The approach is to use Pumba to inject networking faults into a docker-based setup. This is effective, because of the NetEm capability that allows for very powerful manipulation of the networking stack of the containers.

Initially, we have set up percentage-based loss on some very specific scenarios; namely a three-node setup between Alice, Bob and Carol.

With this setup, we tested the following scenarios:

  • Three nodes, 900 transactions ("scaling=10"):

    • 1% packet loss to both peers: ✅ Success
    • 2% packet loss to both peers: ✅ Success
    • 3% packet loss to both peers: ✅ Success
    • 4% packet loss to both peers: ✅ Success
    • 5% packet loss to both peers: Sometimes works, sometimes fails
    • 10% packet loss to both peers: Sometimes works, sometimes fails
    • 20% packet loss to both peers: ❌Failure
  • Three nodes, 4500 transactions ("scaling=50"):

    • 1% packet loss to both peers: ✅ Success
    • 2% packet loss to both peers: ✅ Success
    • 3% packet loss to both peers: ✅ Success
    • 4% packet loss to both peers: Sometimes works, sometimes fails
    • 5% packet loss to both peers: Sometimes works, sometimes fails
    • 10% packet loss to both peers: ❌Failure
    • 20% packet loss to both peers: ❌Failure

"Success" here means that all transactions were processed; "Failure" means one or more transactions did not get confirmed by all participants within a particular timeframe.

The main conclusion here is ... there's a limit to the amount of packet loss we can sustain, it's related to how many transactions we are trying to send (naturally, given the percent of failure is per packet.)

You can keep an eye on the runs of this action here: Network fault tolerance.

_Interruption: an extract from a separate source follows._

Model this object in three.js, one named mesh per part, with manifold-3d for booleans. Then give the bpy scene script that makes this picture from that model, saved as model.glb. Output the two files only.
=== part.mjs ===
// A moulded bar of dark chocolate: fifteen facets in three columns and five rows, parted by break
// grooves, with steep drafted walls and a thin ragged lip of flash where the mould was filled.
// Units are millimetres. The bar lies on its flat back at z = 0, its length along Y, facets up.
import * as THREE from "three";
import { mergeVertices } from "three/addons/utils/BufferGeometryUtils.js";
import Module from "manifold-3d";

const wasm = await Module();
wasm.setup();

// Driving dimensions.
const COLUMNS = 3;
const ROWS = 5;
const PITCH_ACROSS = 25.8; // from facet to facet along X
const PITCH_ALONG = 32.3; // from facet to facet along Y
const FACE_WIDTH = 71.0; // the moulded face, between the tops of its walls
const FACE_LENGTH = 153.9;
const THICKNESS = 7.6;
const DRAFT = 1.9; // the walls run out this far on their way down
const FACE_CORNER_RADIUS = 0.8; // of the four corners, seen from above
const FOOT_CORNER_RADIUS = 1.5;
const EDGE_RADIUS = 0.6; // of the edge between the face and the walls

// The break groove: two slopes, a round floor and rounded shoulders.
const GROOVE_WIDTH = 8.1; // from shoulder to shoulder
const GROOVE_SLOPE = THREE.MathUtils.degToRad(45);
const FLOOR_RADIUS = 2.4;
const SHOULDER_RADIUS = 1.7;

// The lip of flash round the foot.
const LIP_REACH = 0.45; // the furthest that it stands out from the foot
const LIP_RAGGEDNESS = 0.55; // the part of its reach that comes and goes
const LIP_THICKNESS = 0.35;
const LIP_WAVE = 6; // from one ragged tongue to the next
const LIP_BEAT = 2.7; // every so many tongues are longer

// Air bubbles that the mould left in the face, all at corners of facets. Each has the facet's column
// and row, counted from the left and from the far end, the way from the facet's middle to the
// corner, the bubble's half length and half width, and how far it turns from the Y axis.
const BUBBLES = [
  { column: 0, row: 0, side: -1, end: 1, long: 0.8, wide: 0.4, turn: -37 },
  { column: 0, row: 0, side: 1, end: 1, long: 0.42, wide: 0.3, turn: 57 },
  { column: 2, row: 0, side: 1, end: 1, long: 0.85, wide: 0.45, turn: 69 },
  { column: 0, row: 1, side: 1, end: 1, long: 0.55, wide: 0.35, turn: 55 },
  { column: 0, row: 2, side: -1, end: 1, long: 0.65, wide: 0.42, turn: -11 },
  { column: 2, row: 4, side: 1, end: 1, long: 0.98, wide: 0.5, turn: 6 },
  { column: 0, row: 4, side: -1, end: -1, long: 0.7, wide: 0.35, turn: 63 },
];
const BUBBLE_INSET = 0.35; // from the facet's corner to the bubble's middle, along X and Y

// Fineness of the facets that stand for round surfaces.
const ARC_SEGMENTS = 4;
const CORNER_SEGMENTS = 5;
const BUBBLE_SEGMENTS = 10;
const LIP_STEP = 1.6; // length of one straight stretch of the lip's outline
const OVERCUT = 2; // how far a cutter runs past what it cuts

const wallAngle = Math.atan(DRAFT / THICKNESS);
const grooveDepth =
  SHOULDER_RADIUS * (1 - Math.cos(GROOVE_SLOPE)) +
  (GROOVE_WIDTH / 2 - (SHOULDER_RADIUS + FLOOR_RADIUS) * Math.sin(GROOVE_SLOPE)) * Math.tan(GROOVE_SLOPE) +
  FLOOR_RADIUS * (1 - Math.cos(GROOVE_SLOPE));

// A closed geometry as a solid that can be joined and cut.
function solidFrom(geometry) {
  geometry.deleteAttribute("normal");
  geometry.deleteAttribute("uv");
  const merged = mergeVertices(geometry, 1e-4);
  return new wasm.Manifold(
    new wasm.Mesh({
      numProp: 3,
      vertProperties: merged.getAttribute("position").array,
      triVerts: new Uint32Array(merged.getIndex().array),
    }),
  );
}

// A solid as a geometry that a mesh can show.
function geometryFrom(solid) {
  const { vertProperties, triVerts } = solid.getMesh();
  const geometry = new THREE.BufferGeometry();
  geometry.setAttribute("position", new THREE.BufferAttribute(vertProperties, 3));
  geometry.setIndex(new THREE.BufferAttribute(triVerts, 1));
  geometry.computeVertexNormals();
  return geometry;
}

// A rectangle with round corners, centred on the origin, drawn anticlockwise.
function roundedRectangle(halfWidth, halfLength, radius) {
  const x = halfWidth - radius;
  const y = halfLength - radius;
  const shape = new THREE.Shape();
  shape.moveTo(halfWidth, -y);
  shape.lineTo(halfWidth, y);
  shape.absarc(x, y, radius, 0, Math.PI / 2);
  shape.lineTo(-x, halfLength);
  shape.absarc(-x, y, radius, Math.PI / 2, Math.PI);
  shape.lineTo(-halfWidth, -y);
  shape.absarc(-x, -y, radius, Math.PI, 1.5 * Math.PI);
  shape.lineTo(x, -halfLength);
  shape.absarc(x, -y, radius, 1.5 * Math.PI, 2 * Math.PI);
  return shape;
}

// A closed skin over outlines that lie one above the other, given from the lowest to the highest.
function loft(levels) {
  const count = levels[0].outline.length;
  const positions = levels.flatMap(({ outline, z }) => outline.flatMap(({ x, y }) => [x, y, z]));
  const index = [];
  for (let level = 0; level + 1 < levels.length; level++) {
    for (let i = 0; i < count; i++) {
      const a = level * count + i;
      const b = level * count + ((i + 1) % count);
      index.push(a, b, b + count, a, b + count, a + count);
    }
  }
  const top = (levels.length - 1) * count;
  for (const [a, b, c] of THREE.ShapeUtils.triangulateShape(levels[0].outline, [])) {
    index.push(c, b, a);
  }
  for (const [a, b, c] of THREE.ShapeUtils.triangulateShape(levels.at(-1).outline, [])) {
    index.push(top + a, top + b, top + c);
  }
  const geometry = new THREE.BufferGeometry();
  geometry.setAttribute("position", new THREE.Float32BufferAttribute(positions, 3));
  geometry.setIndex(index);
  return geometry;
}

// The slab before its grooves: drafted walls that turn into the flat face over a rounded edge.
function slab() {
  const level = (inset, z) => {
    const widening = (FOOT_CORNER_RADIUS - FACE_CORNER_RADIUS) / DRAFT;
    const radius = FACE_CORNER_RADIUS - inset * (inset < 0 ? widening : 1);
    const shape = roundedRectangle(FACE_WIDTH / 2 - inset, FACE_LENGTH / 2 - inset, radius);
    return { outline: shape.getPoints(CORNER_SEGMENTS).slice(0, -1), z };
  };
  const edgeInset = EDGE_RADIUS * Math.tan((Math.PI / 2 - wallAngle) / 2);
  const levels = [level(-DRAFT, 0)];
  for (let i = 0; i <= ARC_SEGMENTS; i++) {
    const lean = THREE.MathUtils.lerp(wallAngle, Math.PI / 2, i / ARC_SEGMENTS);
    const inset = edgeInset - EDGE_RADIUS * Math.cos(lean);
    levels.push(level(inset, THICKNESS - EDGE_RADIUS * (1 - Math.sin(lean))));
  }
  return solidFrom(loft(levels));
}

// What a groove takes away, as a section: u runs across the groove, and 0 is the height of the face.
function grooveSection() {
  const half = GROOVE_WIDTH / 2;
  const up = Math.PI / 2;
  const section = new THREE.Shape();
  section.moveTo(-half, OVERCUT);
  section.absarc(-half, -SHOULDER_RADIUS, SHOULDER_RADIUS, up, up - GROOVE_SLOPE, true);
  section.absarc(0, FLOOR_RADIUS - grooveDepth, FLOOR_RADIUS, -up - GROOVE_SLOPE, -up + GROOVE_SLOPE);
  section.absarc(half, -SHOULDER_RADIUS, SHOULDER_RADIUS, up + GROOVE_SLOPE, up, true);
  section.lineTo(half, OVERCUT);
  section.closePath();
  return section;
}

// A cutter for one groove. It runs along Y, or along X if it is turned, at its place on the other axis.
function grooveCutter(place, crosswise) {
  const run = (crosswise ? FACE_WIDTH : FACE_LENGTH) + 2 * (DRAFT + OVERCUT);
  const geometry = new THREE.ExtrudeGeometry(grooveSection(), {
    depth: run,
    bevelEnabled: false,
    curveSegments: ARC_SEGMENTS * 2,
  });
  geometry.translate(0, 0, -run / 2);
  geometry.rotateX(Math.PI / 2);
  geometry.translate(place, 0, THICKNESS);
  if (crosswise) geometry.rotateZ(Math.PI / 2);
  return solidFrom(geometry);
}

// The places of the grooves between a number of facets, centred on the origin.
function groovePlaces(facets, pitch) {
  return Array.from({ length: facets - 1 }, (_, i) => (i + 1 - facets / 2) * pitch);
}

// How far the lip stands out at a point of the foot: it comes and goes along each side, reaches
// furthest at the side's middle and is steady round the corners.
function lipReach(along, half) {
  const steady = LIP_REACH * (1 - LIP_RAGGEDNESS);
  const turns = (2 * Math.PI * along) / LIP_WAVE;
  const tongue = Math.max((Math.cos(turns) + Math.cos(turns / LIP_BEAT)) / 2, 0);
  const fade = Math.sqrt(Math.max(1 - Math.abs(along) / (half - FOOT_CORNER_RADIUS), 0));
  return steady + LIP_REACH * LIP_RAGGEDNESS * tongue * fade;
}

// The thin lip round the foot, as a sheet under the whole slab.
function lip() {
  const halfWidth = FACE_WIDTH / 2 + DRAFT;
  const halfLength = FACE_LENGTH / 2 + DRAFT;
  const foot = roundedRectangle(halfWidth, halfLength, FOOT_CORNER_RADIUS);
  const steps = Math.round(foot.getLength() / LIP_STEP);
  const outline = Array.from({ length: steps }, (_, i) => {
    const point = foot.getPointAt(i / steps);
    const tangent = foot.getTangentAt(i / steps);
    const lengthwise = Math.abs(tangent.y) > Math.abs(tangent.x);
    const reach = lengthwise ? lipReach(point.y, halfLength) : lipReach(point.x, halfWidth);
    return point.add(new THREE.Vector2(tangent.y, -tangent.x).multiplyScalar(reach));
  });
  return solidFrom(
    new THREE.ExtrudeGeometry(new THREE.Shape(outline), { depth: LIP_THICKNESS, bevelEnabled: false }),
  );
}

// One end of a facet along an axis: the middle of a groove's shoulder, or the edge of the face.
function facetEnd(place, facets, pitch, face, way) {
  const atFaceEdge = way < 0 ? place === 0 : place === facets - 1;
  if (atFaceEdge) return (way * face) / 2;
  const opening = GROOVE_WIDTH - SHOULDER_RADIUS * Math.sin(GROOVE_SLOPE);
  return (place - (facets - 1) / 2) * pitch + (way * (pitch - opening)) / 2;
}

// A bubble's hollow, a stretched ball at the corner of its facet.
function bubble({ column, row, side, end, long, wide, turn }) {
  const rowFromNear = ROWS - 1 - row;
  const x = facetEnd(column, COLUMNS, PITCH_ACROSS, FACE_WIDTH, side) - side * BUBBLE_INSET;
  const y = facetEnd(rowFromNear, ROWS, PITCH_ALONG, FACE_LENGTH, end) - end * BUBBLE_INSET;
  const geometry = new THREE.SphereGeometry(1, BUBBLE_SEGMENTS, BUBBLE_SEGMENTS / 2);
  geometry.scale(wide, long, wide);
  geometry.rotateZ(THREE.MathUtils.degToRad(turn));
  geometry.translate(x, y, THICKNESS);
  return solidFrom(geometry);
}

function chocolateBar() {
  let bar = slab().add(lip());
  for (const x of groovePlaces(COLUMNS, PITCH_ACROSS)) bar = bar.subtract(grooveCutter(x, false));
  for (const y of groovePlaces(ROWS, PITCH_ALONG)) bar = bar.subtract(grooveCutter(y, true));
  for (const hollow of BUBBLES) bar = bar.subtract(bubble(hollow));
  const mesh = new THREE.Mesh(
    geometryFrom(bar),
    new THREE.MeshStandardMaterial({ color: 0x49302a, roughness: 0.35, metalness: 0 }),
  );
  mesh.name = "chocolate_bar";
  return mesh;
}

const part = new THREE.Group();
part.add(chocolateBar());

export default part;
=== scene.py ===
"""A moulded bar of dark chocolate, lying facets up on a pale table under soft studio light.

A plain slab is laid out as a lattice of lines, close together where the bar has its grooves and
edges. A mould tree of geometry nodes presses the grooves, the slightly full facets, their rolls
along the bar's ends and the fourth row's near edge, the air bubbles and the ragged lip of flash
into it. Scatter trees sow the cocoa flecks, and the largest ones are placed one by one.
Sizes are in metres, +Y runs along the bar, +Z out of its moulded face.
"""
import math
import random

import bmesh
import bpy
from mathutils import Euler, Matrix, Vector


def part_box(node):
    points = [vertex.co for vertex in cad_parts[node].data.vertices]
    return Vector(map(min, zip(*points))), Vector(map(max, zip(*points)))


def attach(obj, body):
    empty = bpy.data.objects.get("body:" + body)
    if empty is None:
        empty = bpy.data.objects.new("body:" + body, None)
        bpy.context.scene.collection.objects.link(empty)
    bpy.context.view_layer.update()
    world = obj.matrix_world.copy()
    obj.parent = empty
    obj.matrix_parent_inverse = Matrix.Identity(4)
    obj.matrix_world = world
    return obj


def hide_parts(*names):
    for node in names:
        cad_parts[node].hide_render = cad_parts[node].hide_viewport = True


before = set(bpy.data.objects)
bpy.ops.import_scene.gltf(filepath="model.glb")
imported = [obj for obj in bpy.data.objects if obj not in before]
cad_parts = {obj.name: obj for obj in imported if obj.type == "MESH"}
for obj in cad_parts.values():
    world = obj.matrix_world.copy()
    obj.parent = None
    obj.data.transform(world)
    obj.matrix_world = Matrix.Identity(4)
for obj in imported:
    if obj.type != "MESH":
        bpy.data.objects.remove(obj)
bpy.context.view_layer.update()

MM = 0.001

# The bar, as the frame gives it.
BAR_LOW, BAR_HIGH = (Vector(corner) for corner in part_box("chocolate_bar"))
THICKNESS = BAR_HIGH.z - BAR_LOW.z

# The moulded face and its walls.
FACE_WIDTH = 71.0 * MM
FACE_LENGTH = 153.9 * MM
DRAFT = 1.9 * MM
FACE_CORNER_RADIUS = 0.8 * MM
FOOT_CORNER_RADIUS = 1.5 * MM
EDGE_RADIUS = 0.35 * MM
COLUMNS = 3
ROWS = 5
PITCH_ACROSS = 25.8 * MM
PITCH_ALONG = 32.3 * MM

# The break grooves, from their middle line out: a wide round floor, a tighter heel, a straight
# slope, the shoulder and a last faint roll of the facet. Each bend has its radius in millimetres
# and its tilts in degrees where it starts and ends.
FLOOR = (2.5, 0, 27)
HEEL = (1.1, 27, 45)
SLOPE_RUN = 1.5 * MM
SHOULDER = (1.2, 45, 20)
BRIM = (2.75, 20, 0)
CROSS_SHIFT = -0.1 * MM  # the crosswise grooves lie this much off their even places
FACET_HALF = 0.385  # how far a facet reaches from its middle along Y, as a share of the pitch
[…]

The main things to note are:

  • Overall, the CI job will succeed even if every scenario fails. This is, ultimately, due to a bug in GitHub actions that prevents one from declaring an explicit pass-or-fail expectation per scenario. The impact is that you should manually check this job on each of your PRs.
  • It's okay to see certain configurations fail, but it's certainly not expected to see them all fail; certainly not the zero-loss cases. Anything that looks suspcisious should be investigated.